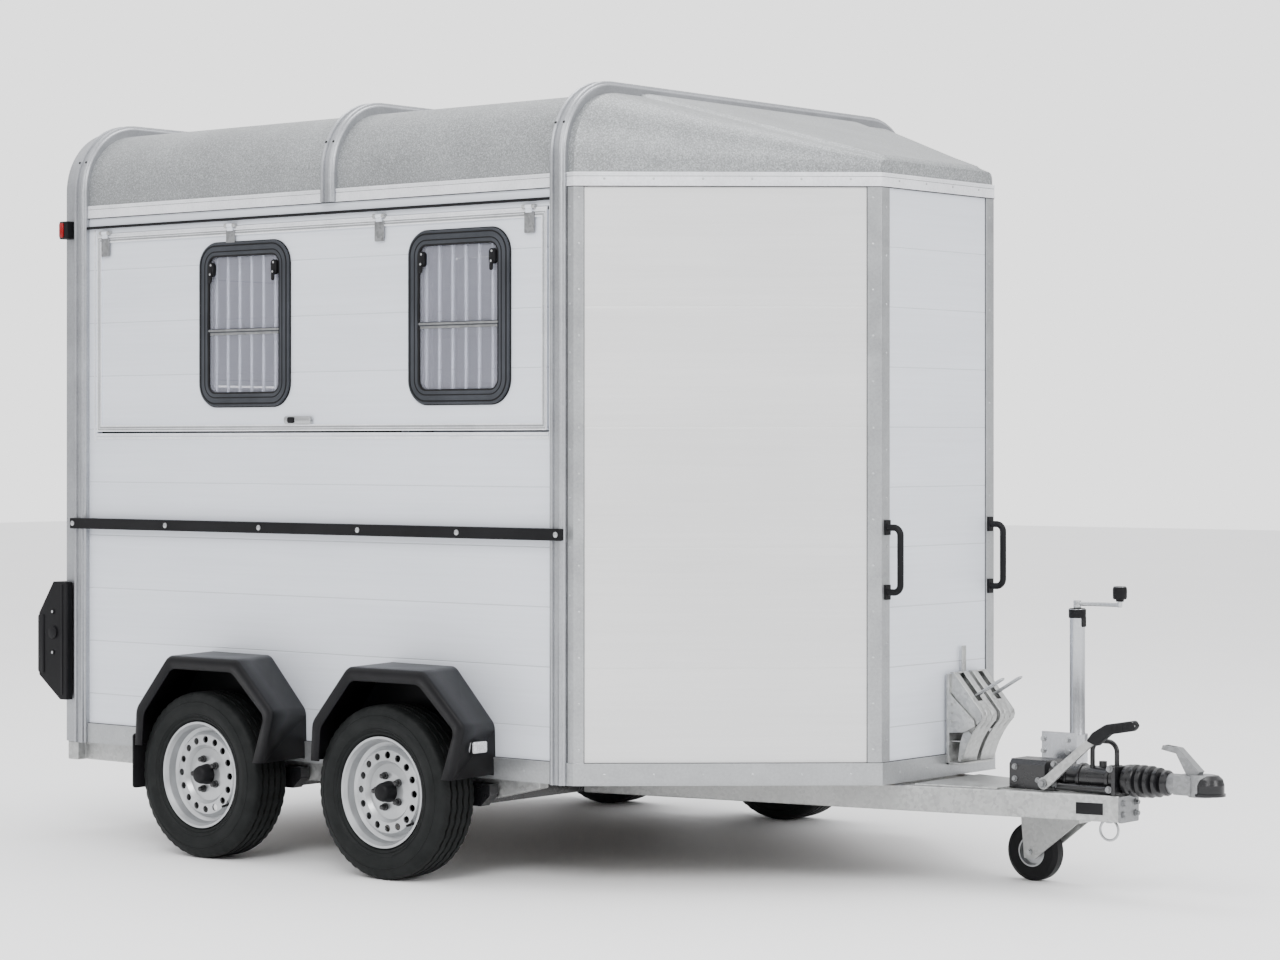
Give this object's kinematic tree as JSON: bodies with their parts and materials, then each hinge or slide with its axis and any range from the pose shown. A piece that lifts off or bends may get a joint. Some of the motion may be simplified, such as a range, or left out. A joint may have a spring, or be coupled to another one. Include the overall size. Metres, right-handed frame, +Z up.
{
  "type": "horse trailer",
  "caption": "Twin-axle aluminium horse trailer with a pointed nose, arched roof hoops, windowed side flaps, rear ramp, top flap, overrun drawbar and jockey wheel.",
  "frame": {"origin": "on the ground, on the centre line, below the middle of the whole length", "axes": "+X forward to the towing coupling, +Y to the trailer's left, +Z up"},
  "size_m": [4.517, 2.46, 2.7],
  "materials": {
    "panel": "satin",
    "trim": "satin",
    "roof": "satin",
    "galvanised": "satin",
    "floor_board": "matte",
    "black_plastic": "matte",
    "glass": "gloss",
    "black_steel": "satin",
    "soft_black": "matte",
    "tyre": "matte",
    "wheel_silver": "satin"
  },
  "bodies": {
    "trailer": {"axles": "galvanised", "chassis": "galvanised", "chocks": "galvanised", "coupling_head": "galvanised", "cross_members": "galvanised", "edge_strips": "trim", "floor": "floor_board", "front_panel": "panel", "grab_handles": "black_plastic", "hinges": "galvanised", "hoops": "trim", "jockey_holder": "galvanised", "lamps": "black_plastic", "mudguards": "black_plastic", "nose_panels": "panel", "overrun_housing": "black_steel", "rear_portal": "trim", "roof_cap": "roof", "roof_shell": "roof", "roof_trims": "trim", "side_strips": "black_plastic", "side_walls": "panel", "soft_covers": "soft_black"},
    "side_flap_right": {"side_flap_right": "panel", "window_frames_right": "black_plastic", "window_panes_right": "glass"},
    "side_flap_left": {"side_flap_left": "panel", "window_frames_left": "black_plastic", "window_panes_left": "glass"},
    "ramp": {"ramp": "panel"},
    "top_flap": {"top_flap": "panel"},
    "handbrake_lever": {"handbrake_lever": "black_steel"},
    "jockey_crank": {"jockey_crank": "black_steel"},
    "jockey_stem": {"jockey_stem": "galvanised"},
    "jockey_fork": {"jockey_fork": "galvanised"},
    "jockey_wheel": {"jockey_tyre": "soft_black", "jockey_rim": "black_plastic"},
    "wheel_front_right": {"tyre_front_right": "tyre", "rim_front_right": "wheel_silver"},
    "wheel_rear_right": {"tyre_rear_right": "tyre", "rim_rear_right": "wheel_silver"},
    "wheel_front_left": {"tyre_front_left": "tyre", "rim_front_left": "wheel_silver"},
    "wheel_rear_left": {"tyre_rear_left": "tyre", "rim_rear_left": "wheel_silver"}
  },
  "joints": [
    {"name": "wheel_front_right_spin", "type": "hinge", "parent": "trailer", "child": "wheel_front_right", "pos_m": [-0.3035, -1.12, 0.298], "axis": [0, 1, 0], "continuous": true},
    {"name": "wheel_rear_right_spin", "type": "hinge", "parent": "trailer", "child": "wheel_rear_right", "pos_m": [-1.2075, -1.12, 0.298], "axis": [0, 1, 0], "continuous": true},
    {"name": "wheel_front_left_spin", "type": "hinge", "parent": "trailer", "child": "wheel_front_left", "pos_m": [-0.3035, 1.12, 0.298], "axis": [0, 1, 0], "continuous": true},
    {"name": "wheel_rear_left_spin", "type": "hinge", "parent": "trailer", "child": "wheel_rear_left", "pos_m": [-1.2075, 1.12, 0.298], "axis": [0, 1, 0], "continuous": true},
    {"name": "side_flap_right_lift", "type": "hinge", "parent": "trailer", "child": "side_flap_right", "pos_m": [-0.8475, -1.01, 2.278], "axis": [-1, 0, 0], "range_deg": [0, 85]},
    {"name": "side_flap_left_lift", "type": "hinge", "parent": "trailer", "child": "side_flap_left", "pos_m": [-0.8475, 1.01, 2.278], "axis": [1, 0, 0], "range_deg": [0, 85]},
    {"name": "ramp_lower", "type": "hinge", "parent": "trailer", "child": "ramp", "pos_m": [-2.1735, 0, 0.398], "axis": [0, -1, 0], "range_deg": [0, 106]},
    {"name": "top_flap_lift", "type": "hinge", "parent": "trailer", "child": "top_flap", "pos_m": [-2.1735, 0, 2.572], "axis": [0, 1, 0], "range_deg": [0, 100]},
    {"name": "handbrake_pull", "type": "hinge", "parent": "trailer", "child": "handbrake_lever", "pos_m": [1.6445, -0.09, 0.37], "axis": [0, 1, 0], "range_deg": [-50, 28]},
    {"name": "jockey_lift", "type": "slide", "parent": "trailer", "child": "jockey_stem", "axis": [0, 0, 1], "range_m": [-0.08, 0.1]},
    {"name": "jockey_swivel", "type": "hinge", "parent": "jockey_stem", "child": "jockey_fork", "pos_m": [1.5825, 0.219, 0.216], "axis": [0, 0, 1], "continuous": true},
    {"name": "jockey_wheel_spin", "type": "hinge", "parent": "jockey_fork", "child": "jockey_wheel", "pos_m": [1.4175, 0.219, 0.1], "axis": [0, 1, 0], "continuous": true},
    {"name": "jockey_crank_turn", "type": "hinge", "parent": "trailer", "child": "jockey_crank", "pos_m": [1.5825, 0.219, 0.95], "axis": [0, 0, 1], "continuous": true}
  ]
}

JOB: Search the data for the string "bodies" and copy each line where it appears.

COMPLETED TASK:
Give this object's kinematic tree as JSON: bodies with their parts and materials, then each hinge or slide with its axis and any range from the pose shown. A piece that lifts off or bends may get a joint. Some of the motion may be simplified, such as a range, or left out. A joint may have a spring, or be coupled to another one. Include the overall size. Metres, right-handed frame, +Z up.
  "bodies": {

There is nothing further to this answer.